Residents caused bear’s death, officer says
ASPEN ” An unusually large black bear topping 425 pounds was killed by Colorado Division of Wildlife officers Wednesday after it was trapped for busting through windows to enter an east Aspen house.
Wildlife officers said they had no choice but to euthanize the bear because broke into the house rather than entering through an open window or door.
It was the only bear killed by wildlife officers in Pitkin County so far this year. A resident shot a cub in Lazy Glen Mobile Home Park in the spring and was charged with a misdemeanor. That case hasn’t been resolved yet in court.
When a bear gets into a house through an open window, it is tagged and relocated if it is caught, said area wildlife manager Perry Will. Tagged bears get two strikes before they are killed. In this case, there were no second chances because of the bear’s potential for causing harm.

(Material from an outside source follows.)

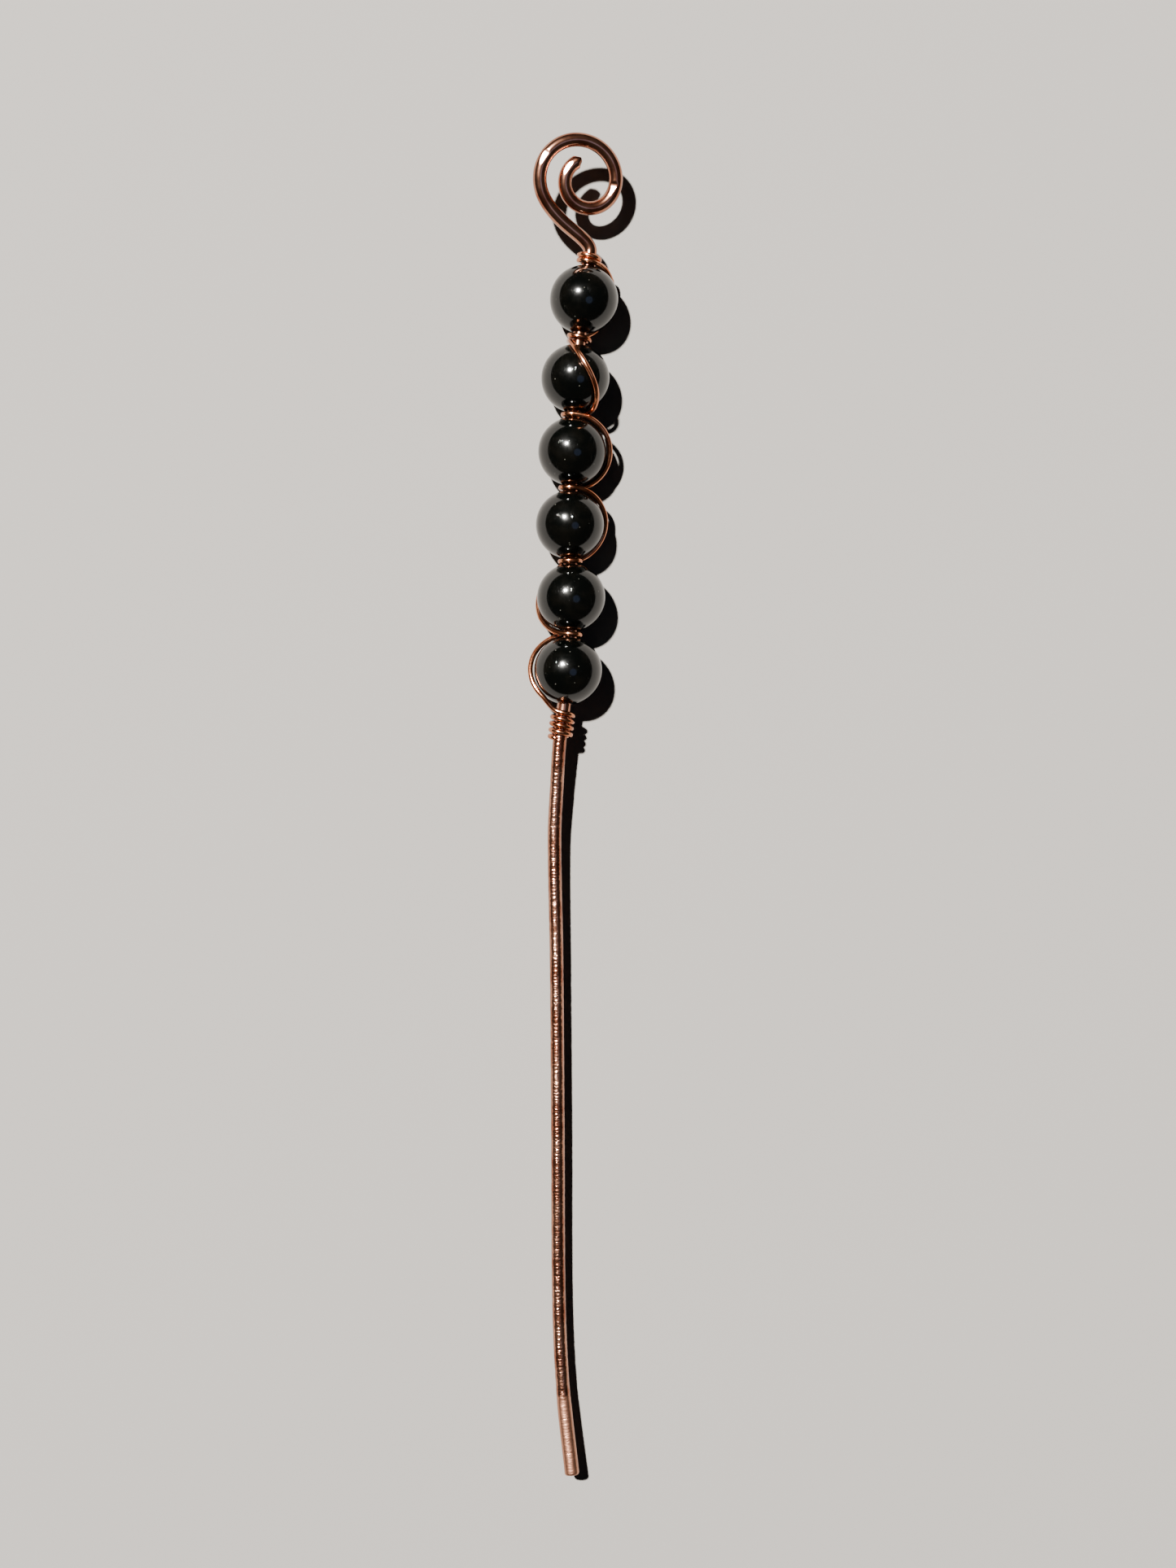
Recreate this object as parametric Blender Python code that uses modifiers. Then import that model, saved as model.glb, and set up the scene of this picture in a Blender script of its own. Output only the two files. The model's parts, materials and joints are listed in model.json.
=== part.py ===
"""Decorative hair pin: a thick copper stem with a scroll, six stone beads and a thin binding wire.

The pin lies on its beads, as it does on a table: its length runs along Y with the scroll at +Y,
+X is to the right and +Z is up. Its box is centred on the origin and stands on Z = 0.
Along the pin, a distance is measured from the foot of the neck down towards the tip. Round the
stem, an angle of 0 degrees is the +X side and 90 degrees is the top.
"""
import math

import bpy
from mathutils import Matrix, Vector

MM = 0.001

# Wires and beads
STEM_DIAMETER = 1.6 * MM
BINDING_DIAMETER = 0.6 * MM
BEAD_DIAMETER = 8.0 * MM

# Room between the pieces
BEAD_TO_STEM = 0.1 * MM
BINDING_TO_STEM = 0.06 * MM
BINDING_TO_BEAD = 0.05 * MM
TURN_TO_TURN = 0.03 * MM
LOWER_TURN_TO_TURN = 0.145 * MM
BEAD_PLAY = 0.05 * MM

# The binding wire: the side on which its strand passes the middle of each bead, and how far it
# turns on to either side of there at the bead's ends, first bead first
STRAND_SIDES = (-44, 66, 0, -20, -151, 175)
STRAND_SLANTS = (0, 20, 0, 0, 0, 0)
UPPER_COIL_TURNS = 1.6
LOWER_COIL_TURNS = 4.0
LOWER_COIL_DROP = 0.67 * MM       # from the ring place under the last bead to the first turn
LOWER_COIL_START = 110            # degrees round the stem
PEEL_ANGLE = -50                  # where the last strand leaves its bead, as a latitude

# The stem below the lower coil
SHANK_LENGTH = 84.7 * MM
TIP_LENGTH = 9.0 * MM             # planished a little wider than the rest
TIP_SWELL = 1.06
TIP_CHAMFER = 0.3 * MM

# The scroll, seen from above: its centre drifts and its radius shrinks as it turns
SCROLL_OUTER_RADIUS = 4.72 * MM
SCROLL_INNER_RADIUS = 2.41 * MM
SCROLL_START = 216.4              # degrees
SCROLL_TURN = -459                # degrees, clockwise from above
SCROLL_CENTRE = Vector((-1.3, 8.34, 1.65)) * MM   # from the foot of the neck
SCROLL_DRIFT = Vector((1.36, -0.39)) * MM
SCROLL_RISE = Vector((-0.21, 0.2))                # height gained for each unit along X and Y
NECK_START_PULL = 4.8 * MM
NECK_END_PULL = 10.7 * MM

# How far the stem wanders from straight: share of the stretch, sideways, and height
ROW_BENDS = ((0.0, 0.0), (0.1, -0.72), (0.262, -1.71), (0.414, -2.06), (0.565, -2.32),
             (0.707, -2.18), (0.858, -2.57), (1.0, -3.52))
SHANK_BENDS = ((0.06, -0.33, -0.5), (0.13, -0.6, -0.9), (0.29, -0.38, -1.35), (0.53, -0.22, -1.4),
               (0.76, -0.1, -1.5), (0.88, 0.35, -1.25), (1.0, 1.45, -0.7))

# How finely the shapes are divided
BEAD_SIDES = 24
BEAD_BANDS = 13                   # odd, so that a bead rests on a flat band
TURN_POINTS = 18
STRAND_POINTS = 16
SCROLL_POINTS = 48
NECK_POINTS = 11
BRIDGE_POINTS = 5
STEM_STEP = 2.4 * MM
MEASURE_STEP = 0.2 * MM
STEM_BEVEL = 4                    # twelve sides
BINDING_BEVEL = 2                 # eight sides
MERGE = 0.00001

FULL_TURN = 360
HALF_TURN = 180
QUARTER_TURN = 90

# Values that follow from those above
RING_RADIUS = (STEM_DIAMETER + BINDING_DIAMETER) / 2 + BINDING_TO_STEM
STRAND_RADIUS = (BEAD_DIAMETER + BINDING_DIAMETER) / 2 + BINDING_TO_BEAD
STRAND_LEAN = math.asin(RING_RADIUS / STRAND_RADIUS)
RING_OFFSET = STRAND_RADIUS * math.cos(STRAND_LEAN)   # from a bead's centre to the ring beside it
TURN_PITCH = BINDING_DIAMETER + TURN_TO_TURN
LOWER_COIL_PITCH = BINDING_DIAMETER + LOWER_TURN_TO_TURN
COIL_END_ROOM = BINDING_DIAMETER / 2
BEAD_BORE = STEM_DIAMETER + 2 * BEAD_TO_STEM

COPPER = (0.73, 0.33, 0.2, 1.0)
BRIGHT_COPPER = (0.78, 0.36, 0.21, 1.0)
BLACK_STONE = (0.012, 0.013, 0.013, 1.0)


def ring_turns():
    """Degrees that the binding wire turns round the stem between each two beads."""
    turns = []
    for number in range(len(STRAND_SIDES) - 1):
        leaving = STRAND_SIDES[number] - STRAND_SLANTS[number]
        arriving = STRAND_SIDES[number + 1] + STRAND_SLANTS[number + 1]
        turn = (leaving - arriving - HALF_TURN) % FULL_TURN
        turns.append(turn if turn >= HALF_TURN else turn + FULL_TURN)
    return turns


def bead_stations():
    """Distance of each bead's centre below the foot of the neck."""
    station = COIL_END_ROOM + UPPER_COIL_TURNS * TURN_PITCH + RING_OFFSET
    stations = [station]
    for turn in ring_turns():
        # a ring of more than one turn lies beside itself
        beside = TURN_PITCH * turn / FULL_TURN if turn > FULL_TURN else 0.0
        station += 2 * RING_OFFSET + BEAD_PLAY + beside
        stations.append(station)
    return stations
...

The bear invaded a home on Northway Drive near Aspen Grove Cemetery on Sunday. A trap was baited with food Monday and the bear was caught Tuesday night. It was hauled to Carbondale in the wire-cage trap Wednesday morning and taken to the wildlife division’s storage yard one mile south of Carbondale.
Will, the top wildlife division official in the area, and two wildlife officers had the grim task of tranquilizing the bear, then injecting it with a fatal mixture of potassium chloride.
“We didn’t get into this business because we hate wildlife,” Will said.
Will and Kevin Wright, the longtime wildlife manager for the Aspen district, said the bear was paying the ultimate price for humans making food sources available.
“This isn’t on my hands. It’s on the citizens of Aspen’s hands,” said Wright, who choked up more than once while making preparations to euthanize the bear.
The bear learned to associate homes with food, Will said. It likely was getting into trash and possibly even into unsecured houses before this latest incident.
“This bear right here is not a bad bear,” Will said. “He became a bad bear. That bear didn’t all of a sudden become a house-breaking bear.”
The wildlife officers stressed that the owner of the home that the bear broke into didn’t do anything wrong. And that’s the problem: Numerous Aspen-area residents take precautions to prevent bears from getting food, but the lack of action by others can cause problems.
While Wright filled a dart with a drug called Telazol, the caged bear coincidentally gave a low, drawn out moan in its cage. When it was approached, it would chomp its teeth rapidly. Wildlife officer Brian Wodrich said that is the bear’s warning signal to stay away. An uncaged bear might follow that sound with a swat of its paw, he said.
At 10:20 a.m. Wednesday, Wright fired a dart into the bear’s butt. A tarp was placed over the cage to calm the beast and let the drug take effect. But the bear was so large, a second dart with a tranquilizer was needed 20 minutes later.
By 11 a.m. the bear was conked out, sprawled on the bottom of its cage. The three wildlife officers yanked him from his cage and rolled him on his back. A syringe filled with the potassium chloride was injected into an artery in his abdomen and the great bear gave a slow lurch to his right before he stopped breathing. He was dead in less than one minute from the injection and never showed signs of agony.
Wright said the process was more humane than shooting the bears.
When a bear at the top of the pecking order is searching for food in a town, that indicates how poor the natural food crop is.
“This is a poor, poor year for bears,” Will said.
Bear encounters will likely get worse starting in mid-August when they go into a feeding frenzy to prepare for winter hibernation. Wright said they need to add 20,000 calories per day and will spend 20 hours per day seeking food.